### ENTRIES

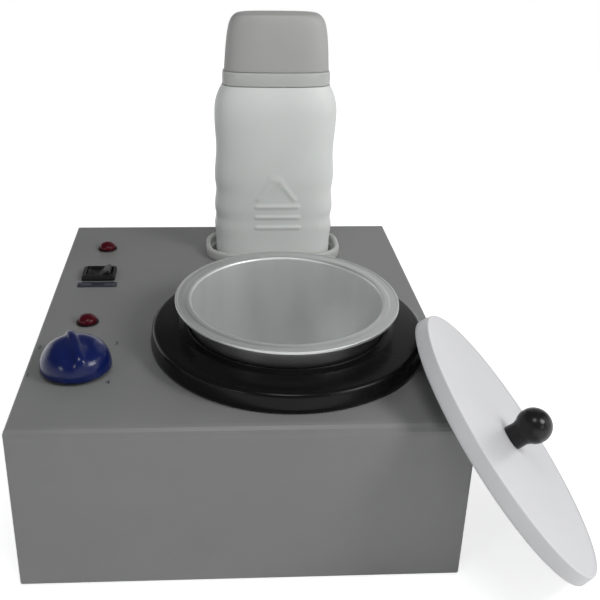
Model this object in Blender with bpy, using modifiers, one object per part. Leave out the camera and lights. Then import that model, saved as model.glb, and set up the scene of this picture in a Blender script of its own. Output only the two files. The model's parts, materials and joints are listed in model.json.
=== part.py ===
"""Wax heater: a box housing with a lift-out pot, a roll-on cartridge and a loose lid."""
import math

import bmesh
import bpy
from mathutils import Matrix, Vector

MM = 0.001

# Clearances
GAP = 0.3 * MM
RUN_GAP = 0.6 * MM
MERGE = 0.01 * MM
CUT_EXTRA = 2.0 * MM

# Housing, a pressed sheet shell that is open underneath
HOUSING_W = 210.0 * MM
HOUSING_D = 242.0 * MM
HOUSING_H = 85.3 * MM
SHEET = 1.2 * MM
BEND_R = 5.0 * MM
BEND_STEPS = 4
END_ROUND = 1.5 * MM
FOOT_H = 2.0 * MM
TOP = FOOT_H + HOUSING_H
SEAT = TOP + GAP
UNDER = TOP - SHEET - GAP

# Base pan and its vent slots
PAN_Z = 3.0 * MM
PAN_SHEET = 1.0 * MM
PAN_FLANGE = 15.0 * MM
PAN_ROUND = 2.0 * MM
VENT_COUNT = 5
VENT_LEN = 60.0 * MM
VENT_WIDTH = 4.0 * MM
VENT_PITCH = 12.0 * MM
VENT_Y_SHARES = (-0.29, 0.075)
VENT_Y = tuple(share * HOUSING_D for share in VENT_Y_SHARES)

# Feet and screws
FOOT_R = 7.0 * MM
FOOT_BORE_R = 3.4 * MM
FOOT_INSET = 17.0 * MM
FOOT_STEP = 1.6 * MM
FOOT_EDGE = 0.4 * MM
SCREW_R = 1.4 * MM
SCREW_HOLE_R = SCREW_R + GAP
SCREW_HEAD_R = 2.8 * MM
SCREW_HEAD_H = 1.2 * MM
SCREW_SLOT = 0.8 * MM
FOOT_SCREW_LEN = 7.0 * MM
SIDE_SCREW_LEN = 6.0 * MM
SIDE_SCREW_IN = 26.0 * MM
SIDE_SCREW_Y = 0.5 * HOUSING_D - SIDE_SCREW_IN
SIDE_SCREW_Z = 11.0 * MM

# Pot station: black seat ring, heating well and pot on one axis
# its size follows the housing's panel, and the rest of the station follows the pot
POT_SHARE = 0.2227
POT_R = POT_SHARE * math.sqrt(HOUSING_W * HOUSING_D)
POT_WALL = 1.2 * MM
POT_FLANGE_SHARE = 1.1594
POT_FLANGE_R = POT_FLANGE_SHARE * POT_R
POT_RIM_H = 1.8 * MM
POT_TOP = TOP + 24.4 * MM
POT_UNDER = 14.4 * MM
POT_DEPTH = HOUSING_H - POT_UNDER
POT_FLOOR_ROUND = 7.0 * MM
POT_MOUTH_ROUND = 3.0 * MM
POT_EDGE = 0.8 * MM
RING_SHARE = 1.4143
RING_R = RING_SHARE * POT_R
RING_H = 11.0 * MM
RING_WALL = 2.0 * MM
RING_ROUND = 2.6 * MM
RING_PLAY = 1.1 * MM
RING_BORE_R = POT_R + RING_PLAY
RING_BEAD = 1.8 * MM
RING_BEAD_W = 4.0 * MM
RING_SCREW_IN = 7.0 * MM
RING_SCREW_R_POS = RING_R - RING_SCREW_IN
POT_MARGIN_SHARE = 0.0438
POT_X = (0.5 - POT_MARGIN_SHARE) * HOUSING_W - RING_R
POT_MARGIN_Y = 11.0 * MM
POT_Y = -0.5 * HOUSING_D + RING_R + POT_MARGIN_Y
RING_SCREW_COUNT = 3
RING_BOSS_R = 3.4 * MM
RING_SCREW_LEN = 6.0 * MM
WELL_PLAY = 0.6 * MM
WELL_R = POT_R + WELL_PLAY
WELL_WALL = 1.5 * MM
WELL_SOFT = 1.2 * MM
WELL_FLANGE_IN = 0.5 * MM
WELL_FLANGE_R = POT_FLANGE_R - WELL_FLANGE_IN
WELL_FLANGE_T = 1.2 * MM
POT_HEATER_IN = 8.2 * MM
POT_HEATER_R = POT_R - POT_HEATER_IN
POT_HEATER_T = 5.0 * MM
COVER_OVER = 3.0 * MM
COVER_R = POT_HEATER_R + COVER_OVER
COVER_T = 3.0 * MM
TAB_W = 4.8 * MM
TAB_T = 0.8 * MM
TAB_LEN = 7.0 * MM

# Controls, in a column along the left edge of the panel
CONTROL_X_SHARE = -0.3876
CONTROL_X = CONTROL_X_SHARE * HOUSING_W
SWITCH_Y_SHARE = 0.1719
LAMP_Y_SHARES = (-0.0822, 0.3302)
KNOB_Y_SHARE = -0.2798

# Rocker switch
SWITCH_X = CONTROL_X
SWITCH_Y = SWITCH_Y_SHARE * HOUSING_D
BEZEL_W = 21.0 * MM
BEZEL_D = 16.6 * MM
BEZEL_H = 2.6 * MM
BEZEL_ROUND = 0.6 * MM
ROCKER_R = 7.4 * MM
ROCKER_D = 10.8 * MM
ROCKER_TILT = math.radians(11.0)
ROCKER_TOP_ANGLE = math.radians(30.0)
ROCKER_LOW_ANGLE = math.radians(-30.0)
ROCKER_VALLEY = 1.7 * MM
ROCKER_PIVOT_Z = TOP - 0.2 * MM
PIVOT_R = 1.0 * MM
PIVOT_REACH = 0.5 * MM
SWITCH_WALL = 0.9 * MM
SWITCH_CAVITY = 8.0 * MM
SWITCH_BODY_H = 12.0 * MM

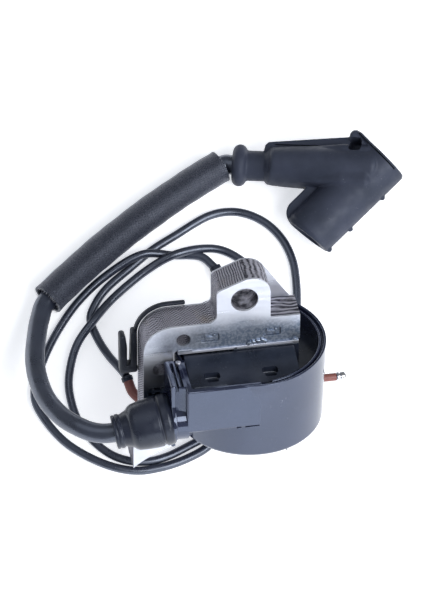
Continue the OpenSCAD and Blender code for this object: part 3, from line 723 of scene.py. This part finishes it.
def leg_outline():
    """Outline of one sheet of the pot's leg, with its shoe and the tongue that keys it into the bar."""
    shoe_right, shoe_high, key_left, key_right = 2 * POLE_MID_X - SHOE_LEFT, POT_BOTTOM - 1.2, -0.7, 5.3
    return [(LEG_LEFT, BAR_BOTTOM), *along_gap(LEG_LEFT, shoe_right),
            (shoe_right, shoe_high - 4), (LEG_RIGHT, shoe_high), (LEG_RIGHT, BAR_BOTTOM),
            (key_right, BAR_BOTTOM), (key_right, BAR_BOTTOM + 6), (key_left, BAR_BOTTOM + 6),
            (key_left, BAR_BOTTOM)]


ROUND_HOLES = [arc(x, z, r, 0, 360 - 7.5, 47) for (x, z), r in HOLES]
STAKE_HOLES = [rounded([(x + a * STAKE_W / 2, z + b * STAKE_H / 2) for a, b in SQUARE], 0.5, closed=True)
               for x, z in STAKES]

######

§ STATED GOAL: The lines from the top of the data above down to the line containing "import math" are to be copied exactly; no other line should appear.

§ FINAL ANSWER:
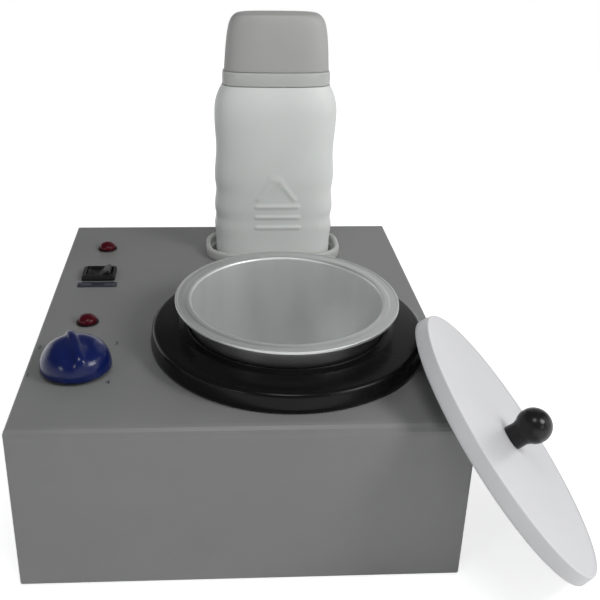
Model this object in Blender with bpy, using modifiers, one object per part. Leave out the camera and lights. Then import that model, saved as model.glb, and set up the scene of this picture in a Blender script of its own. Output only the two files. The model's parts, materials and joints are listed in model.json.
=== part.py ===
"""Wax heater: a box housing with a lift-out pot, a roll-on cartridge and a loose lid."""
import math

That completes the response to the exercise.